By that definition perhaps, Great Britain did not cheat: they literally complied with the letter of the law, but certainly undermined the spirit of the game. So perhaps we could substitute a better definition: A person cheats who deceptively gains an unfair advantage by violating written or unwritten rules, their letter or spirit. But who determines the spirit of the law? And besides, unlike dopers, the British racers had not been deceptive. They openly wore their suits with the snowflake pattern on one shoulder showing. In fact they drew attention to them, perhaps to gain a psychological edge. The chief executive of the U.S. Bobsled and Skeleton team, Darrin Steele, called “the timing of the Guardian article” which revealed the advantage in advance of the medal competition a “perfect and smart strategic move by the British team.”
Putting doubt in the minds of opponents to distract them from the physical challenge…is that cheating, Or gamesmanship?
There is, certainly, a boundary between the two. Athletes who engage in gamesmanship get an edge by finding and exploiting loopholes in written rules, or creating and exploiting psychological doubts that undermine a focus on the core physical skills the sport was meant to test.
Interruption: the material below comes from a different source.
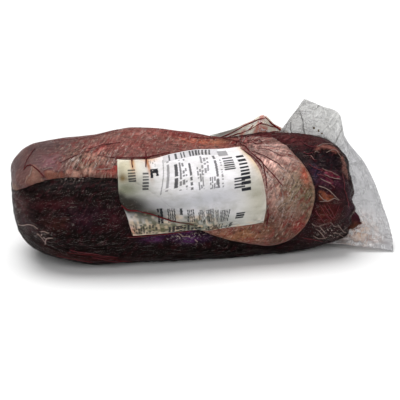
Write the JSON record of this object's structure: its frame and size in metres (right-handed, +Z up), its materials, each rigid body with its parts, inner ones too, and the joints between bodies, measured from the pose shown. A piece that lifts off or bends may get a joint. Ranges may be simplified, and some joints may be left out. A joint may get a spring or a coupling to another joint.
{
  "type": "raw beef top blade",
  "caption": "Raw beef top blade in a clear shrunk vacuum bag: pale blade meat laid slantwise over dark meat, with a wavy paper label and the flat crumpled end of the bag.",
  "frame": {"origin": "on the floor under the middle of the meat, in the flat patch that the bag rests on", "axes": "+X along the meat towards the flat open end of the bag, -Y the side with the label, +Z up"},
  "size_m": [0.3856, 0.1448, 0.1471],
  "materials": {
    "bagged_meat": "clear film shrunk onto wet raw beef",
    "label_paper": "satin label stock, creased"
  },
  "bodies": {
    "root": {"bag": "bagged_meat", "label": "label_paper"}
  },
  "joints": []
}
And good gamesmanship can of course be bad sportsmanship.
Sportsmanship seems to require deliberately choosing to not take advantage of the rules, in order to preserve the fairness of the contest itself. By that measure, great athletes might choose not to wear superior gear if that distorts the essential contest. Lindsay Vonn, our celebrated ski champion, said she deliberately went slower in preliminary runs to give opponents a false sense of confidence. Good gamesmanship, bad sportsmanship? In these winter sports it may all be a sliding scale.
Whether or not the authorities do nothing, ultimately ban the British suit, or instead make it equally accessible to all, the challenge to determine clear boundaries between gamesmanship, sportsmanship, and cheating remains, as perhaps it must, a legacy of this and all Olympic contests.
Robert Blecker is a professor of Criminal Law and Constitutional History at New York Law School.